- [EXERCISE GOAL]
From the material below, list every line containing "joints".

- [DATA SECTION]
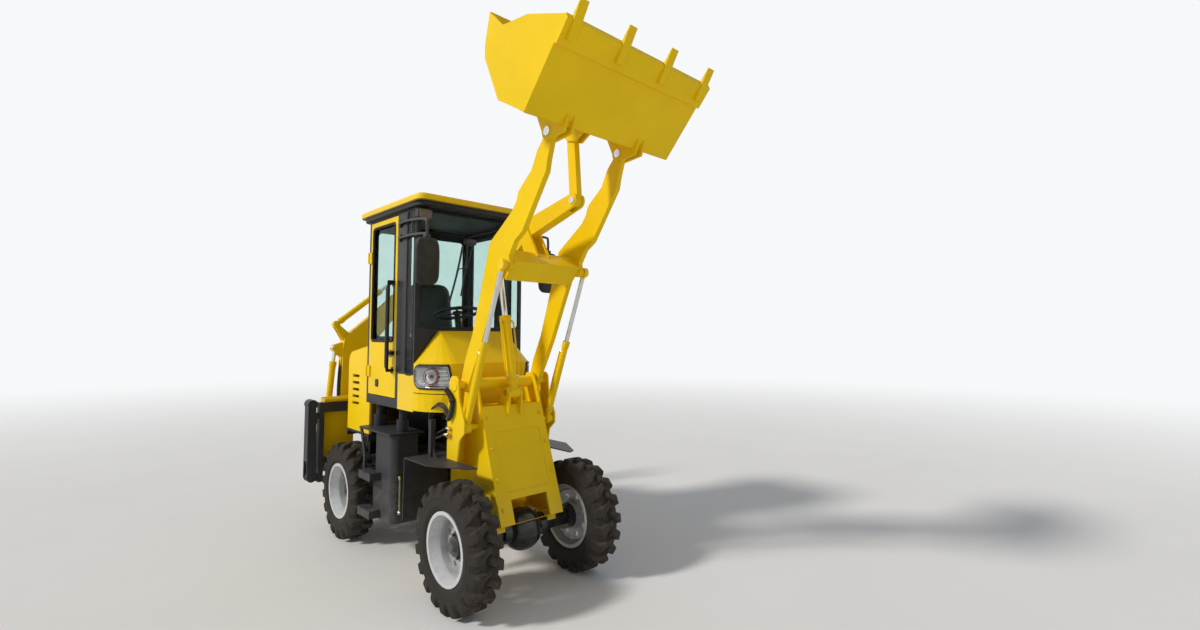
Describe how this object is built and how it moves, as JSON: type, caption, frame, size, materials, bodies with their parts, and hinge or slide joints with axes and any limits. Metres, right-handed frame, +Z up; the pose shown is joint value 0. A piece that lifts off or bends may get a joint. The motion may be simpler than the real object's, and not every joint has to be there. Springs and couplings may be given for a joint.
{
  "type": "backhoe loader",
  "caption": "Compact articulated backhoe loader with raised bucket, cab, lugged tyres and a side-shift backhoe folded across the rear.",
  "frame": {"origin": "centre of the footprint on the ground", "axes": "+X forward, +Y to the machine's left, +Z up"},
  "size_m": [3.954, 1.454, 3.669],
  "materials": {
    "yellow_paint": "satin",
    "dark_paint": "satin",
    "dark_glass": "gloss",
    "black_plastic": "matte",
    "seat_cover": "matte",
    "tyre_rubber": "matte",
    "silver_paint": "satin",
    "chrome_rod": "polished"
  },
  "bodies": {
    "chassis": {"rear_frame": "dark_paint", "engine_block": "dark_paint", "side_tanks": "dark_paint", "rear_axle": "dark_paint", "cab_shell": "dark_paint", "cab_roof": "yellow_paint", "cab_glass": "dark_glass", "nose": "yellow_paint", "headlamps": "black_plastic", "mirrors": "dark_paint", "rear_hood": "yellow_paint", "seat": "seat_cover", "steering_wheel": "black_plastic", "backhoe_frame": "dark_paint"},
    "front_frame": {"front_frame": "yellow_paint", "front_axle": "dark_paint", "front_mudguards": "dark_paint"},
    "door_right": {"door_right": "yellow_paint", "door_right_glass": "dark_glass"},
    "door_left": {"door_left": "yellow_paint", "door_left_glass": "dark_glass"},
    "wheel_front_right": {"tyre_front_right": "tyre_rubber", "rim_front_right": "silver_paint"},
    "wheel_front_left": {"tyre_front_left": "tyre_rubber", "rim_front_left": "silver_paint"},
    "wheel_rear_right": {"tyre_rear_right": "tyre_rubber", "rim_rear_right": "silver_paint"},
    "wheel_rear_left": {"tyre_rear_left": "tyre_rubber", "rim_rear_left": "silver_paint"},
    "loader_arms": {"loader_arms": "yellow_paint"},
    "lift_barrels": {"lift_barrels": "yellow_paint"},
    "lift_rods": {"lift_rods": "chrome_rod"},
    "bucket_pins": {"bucket_pins": "chrome_rod"},
    "loader_bucket": {"loader_bucket": "yellow_paint"},
    "crank_pin": {"crank_pin": "chrome_rod"},
    "bell_crank": {"bell_crank": "yellow_paint"},
    "link_pin": {"link_pin": "chrome_rod"},
    "bucket_link": {"bucket_link": "yellow_paint"},
    "tilt_pin": {"tilt_pin": "chrome_rod"},
    "tilt_barrel": {"tilt_barrel": "yellow_paint"},
    "tilt_rod": {"tilt_rod": "chrome_rod"},
    "carriage": {"carriage": "yellow_paint"},
    "swing_post": {"swing_post": "yellow_paint"},
    "boom": {"boom": "yellow_paint"},
    "boom_barrel": {"boom_barrel": "yellow_paint"},
    "boom_rod": {"boom_rod": "chrome_rod"},
    "dipper": {"dipper": "yellow_paint"},
    "dipper_barrel": {"dipper_barrel": "yellow_paint"},
    "dipper_rod": {"dipper_rod": "chrome_rod"},
    "digging_bucket": {"digging_bucket": "yellow_paint"},
    "bucket_barrel": {"bucket_barrel": "yellow_paint"},
    "bucket_rod": {"bucket_rod": "chrome_rod"},
    "bucket_rocker": {"bucket_rocker": "yellow_paint"},
    "rocker_link": {"rocker_link": "yellow_paint"},
    "stabiliser_right": {"stabiliser_right": "dark_paint"},
    "stabiliser_left": {"stabiliser_left": "dark_paint"},
    "stay_barrel_right": {"stay_barrel_right": "dark_paint"},
    "stay_barrel_left": {"stay_barrel_left": "dark_paint"},
    "stay_rod_right": {"stay_rod_right": "chrome_rod"},
    "stay_rod_left": {"stay_rod_left": "chrome_rod"}
  },
  "joints": [
    {"name": "steering", "type": "hinge", "parent": "chassis", "child": "front_frame", "pos_m": [-0.18846, 0, 0.6], "axis": [0, 0, 1], "range_deg": [-30, 30]},
    {"name": "wheel_front_right", "type": "hinge", "parent": "front_frame", "child": "wheel_front_right", "pos_m": [0.74154, -0.5, 0.405], "axis": [0, 1, 0], "continuous": true},
    {"name": "wheel_front_left", "type": "hinge", "parent": "front_frame", "child": "wheel_front_left", "pos_m": [0.74154, 0.5, 0.405], "axis": [0, 1, 0], "continuous": true},
    {"name": "wheel_rear_right", "type": "hinge", "parent": "chassis", "child": "wheel_rear_right", "pos_m": [-1.10846, -0.5, 0.405], "axis": [0, 1, 0], "continuous": true},
    {"name": "wheel_rear_left", "type": "hinge", "parent": "chassis", "child": "wheel_rear_left", "pos_m": [-1.10846, 0.5, 0.405], "axis": [0, 1, 0], "continuous": true},
    {"name": "door_right", "type": "hinge", "parent": "chassis", "child": "door_right", "pos_m": [-0.80246, -0.494, 1.97], "axis": [0, 0, -1], "range_deg": [0, 95]},
    {"name": "door_left", "type": "hinge", "parent": "chassis", "child": "door_left", "pos_m": [-0.80246, 0.494, 1.97], "axis": [0, 0, 1], "range_deg": [0, 95]},
    {"name": "loader_lift", "type": "hinge", "parent": "front_frame", "child": "loader_arms", "pos_m": [0.48154, 0, 1.4], "axis": [0, 1, 0], "range_deg": [0, 104]},
    {"name": "lift_barrels", "type": "hinge", "parent": "front_frame", "child": "lift_barrels", "pos_m": [0.57754, 0, 1.117], "axis": [0, 1, 0], "range_deg": [0, 102.13]},
    {"name": "lift_rods", "type": "slide", "parent": "lift_barrels", "child": "lift_rods", "axis": [0.3557, 0, 0.9346], "range_m": [-0.47389, 0]},
    {"name": "bucket_levelling", "type": "hinge", "parent": "loader_arms", "child": "bucket_pins", "pos_m": [1.41654, 0, 2.96], "axis": [0, 1, 0], "range_deg": [-91.71, 0]},
    {"name": "bucket_tilt", "type": "hinge", "parent": "bucket_pins", "child": "loader_bucket", "pos_m": [1.41654, 0, 2.96], "axis": [0, -1, 0], "range_deg": [-85, 0]},
    {"name": "crank_pin_turn", "type": "hinge", "parent": "loader_arms", "child": "crank_pin", "pos_m": [0.79154, 0, 2.487], "axis": [0, 1, 0], "range_deg": [0, 28.12]},
    {"name": "crank_turn", "type": "hinge", "parent": "crank_pin", "child": "bell_crank", "pos_m": [0.79154, 0, 2.487], "axis": [0, -1, 0], "range_deg": [0, 19.09]},
    {"name": "link_pin_turn", "type": "hinge", "parent": "bell_crank", "child": "link_pin", "pos_m": [1.29754, 0, 2.615], "axis": [0, 1, 0], "range_deg": [-21.93, 0]},
    {"name": "link_turn", "type": "hinge", "parent": "link_pin", "child": "bucket_link", "pos_m": [1.29754, 0, 2.615], "axis": [0, -1, 0], "range_deg": [-61.48, 0]},
    {"name": "tilt_pin_turn", "type": "hinge", "parent": "front_frame", "child": "tilt_pin", "pos_m": [0.62154, 0, 1.34], "axis": [0, 1, 0], "range_deg": [0, 106.15]},
    {"name": "tilt_barrel_turn", "type": "hinge", "parent": "tilt_pin", "child": "tilt_barrel", "pos_m": [0.62154, 0, 1.34], "axis": [0, -1, 0], "range_deg": [-6.06, 0]},
    {"name": "tilt_rod", "type": "slide", "parent": "tilt_barrel", "child": "tilt_rod", "axis": [-0.204, 0, 0.979], "range_m": [-0.11642, 0]},
    {"name": "carriage", "type": "slide", "parent": "chassis", "child": "carriage", "axis": [0, 1, 0], "range_m": [0, 0.86]},
    {"name": "swing", "type": "hinge", "parent": "carriage", "child": "swing_post", "pos_m": [-1.82896, -0.43, 0.75], "axis": [0, 0, 1], "range_deg": [0, 180]},
    {"name": "boom_lift", "type": "hinge", "parent": "swing_post", "child": "boom", "pos_m": [-1.82896, -0.31, 0.72], "axis": [-1, 0, 0], "range_deg": [0, 85]},
    {"name": "boom_barrel", "type": "hinge", "parent": "swing_post", "child": "boom_barrel", "pos_m": [-1.82896, -0.462, 0.985], "axis": [-1, 0, 0], "range_deg": [0, 90.23]},
    {"name": "boom_rod", "type": "slide", "parent": "boom_barrel", "child": "boom_rod", "axis": [0, 0.0861, 0.9963], "range_m": [0, 0.40756]},
    {"name": "dipper_reach", "type": "hinge", "parent": "boom", "child": "dipper", "pos_m": [-1.82896, 0.315, 2.21], "axis": [1, 0, 0], "range_deg": [0, 95]},
    {"name": "dipper_barrel", "type": "hinge", "parent": "boom", "child": "dipper_barrel", "pos_m": [-1.82896, -0.4, 1.85], "axis": [1, 0, 0], "range_deg": [-9.36, 0]},
    {"name": "dipper_rod", "type": "slide", "parent": "dipper_barrel", "child": "dipper_rod", "axis": [0, 0.7752, 0.6317], "range_m": [-0.26122, 0]},
    {"name": "digging_curl", "type": "hinge", "parent": "dipper", "child": "digging_bucket", "pos_m": [-1.82896, 0.255, 1.15], "axis": [1, 0, 0], "range_deg": [0, 110]},
    {"name": "rocker_turn", "type": "hinge", "parent": "dipper", "child": "bucket_rocker", "pos_m": [-1.82896, 0.275, 1.4], "axis": [1, 0, 0], "range_deg": [0, 87.7]},
    {"name": "rocker_link_turn", "type": "hinge", "parent": "bucket_rocker", "child": "rocker_link", "pos_m": [-1.82896, 0.405, 1.29], "axis": [1, 0, 0], "range_deg": [-94.36, 0]},
    {"name": "bucket_barrel", "type": "hinge", "parent": "dipper", "child": "bucket_barrel", "pos_m": [-1.82896, 0.39, 2.04], "axis": [1, 0, 0], "range_deg": [-1.1, 0]},
    {"name": "bucket_rod", "type": "slide", "parent": "bucket_barrel", "child": "bucket_rod", "axis": [0, 0.02, -0.9998], "range_m": [-0.23584, 0]},
    {"name": "stabiliser_right", "type": "hinge", "parent": "chassis", "child": "stabiliser_right", "pos_m": [-1.57846, -0.68, 0.45], "axis": [1, 0, 0], "range_deg": [0, 110]},
    {"name": "stay_barrel_right", "type": "hinge", "parent": "chassis", "child": "stay_barrel_right", "pos_m": [-1.57846, -0.645, 1], "axis": [1, 0, 0], "range_deg": [-10.55, 0]},
    {"name": "stay_rod_right", "type": "slide", "parent": "stay_barrel_right", "child": "stay_rod_right", "axis": [0, -0.097, -0.9953], "range_m": [0, 0.2284]},
    {"name": "stabiliser_left", "type": "hinge", "parent": "chassis", "child": "stabiliser_left", "pos_m": [-1.57846, 0.68, 0.45], "axis": [-1, 0, 0], "range_deg": [0, 110]},
    {"name": "stay_barrel_left", "type": "hinge", "parent": "chassis", "child": "stay_barrel_left", "pos_m": [-1.57846, 0.645, 1], "axis": [-1, 0, 0], "range_deg": [-10.55, 0]},
    {"name": "stay_rod_left", "type": "slide", "parent": "stay_barrel_left", "child": "stay_rod_left", "axis": [0, 0.097, -0.9953], "range_m": [0, 0.2284]}
  ],
  "couplings": [
    {"joint": "lift_barrels", "follows": "loader_lift", "ratio": 0.98},
    {"joint": "lift_rods", "follows": "loader_lift", "m_per_rad": -0.2605},
    {"joint": "bucket_levelling", "follows": "loader_lift", "ratio": -0.88},
    {"joint": "crank_pin_turn", "follows": "loader_lift", "ratio": 0.26983},
    {"joint": "crank_turn", "follows": "bucket_tilt", "ratio": -0.22403},
    {"joint": "link_pin_turn", "follows": "loader_lift", "ratio": -0.21042},
    {"joint": "link_turn", "follows": "bucket_tilt", "ratio": 0.72184},
    {"joint": "tilt_pin_turn", "follows": "loader_lift", "ratio": 1.0186},
    {"joint": "tilt_barrel_turn", "follows": "bucket_tilt", "ratio": 0.07104},
    {"joint": "tilt_rod", "follows": "bucket_tilt", "m_per_rad": 0.07825},
    {"joint": "boom_barrel", "follows": "boom_lift", "ratio": 1.0594},
    {"joint": "boom_rod", "follows": "boom_lift", "m_per_rad": 0.27411},
    {"joint": "dipper_barrel", "follows": "dipper_reach", "ratio": -0.09823},
    {"joint": "dipper_rod", "follows": "dipper_reach", "m_per_rad": -0.15717},
    {"joint": "rocker_turn", "follows": "digging_curl", "ratio": 0.79563},
    {"joint": "rocker_link_turn", "follows": "digging_curl", "ratio": -0.85604},
    {"joint": "bucket_barrel", "follows": "digging_curl", "ratio": -0.00989},
    {"joint": "bucket_rod", "follows": "digging_curl", "m_per_rad": -0.12254},
    {"joint": "stay_barrel_right", "follows": "stabiliser_right", "ratio": -0.09569},
    {"joint": "stay_rod_right", "follows": "stabiliser_right", "m_per_rad": 0.11868},
    {"joint": "stay_barrel_left", "follows": "stabiliser_left", "ratio": -0.09569},
    {"joint": "stay_rod_left", "follows": "stabiliser_left", "m_per_rad": 0.11868}
  ]
}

- [COMPLETED EXERCISE]
Describe how this object is built and how it moves, as JSON: type, caption, frame, size, materials, bodies with their parts, and hinge or slide joints with axes and any limits. Metres, right-handed frame, +Z up; the pose shown is joint value 0. A piece that lifts off or bends may get a joint. The motion may be simpler than the real object's, and not every joint has to be there. Springs and couplings may be given for a joint.
  "joints": [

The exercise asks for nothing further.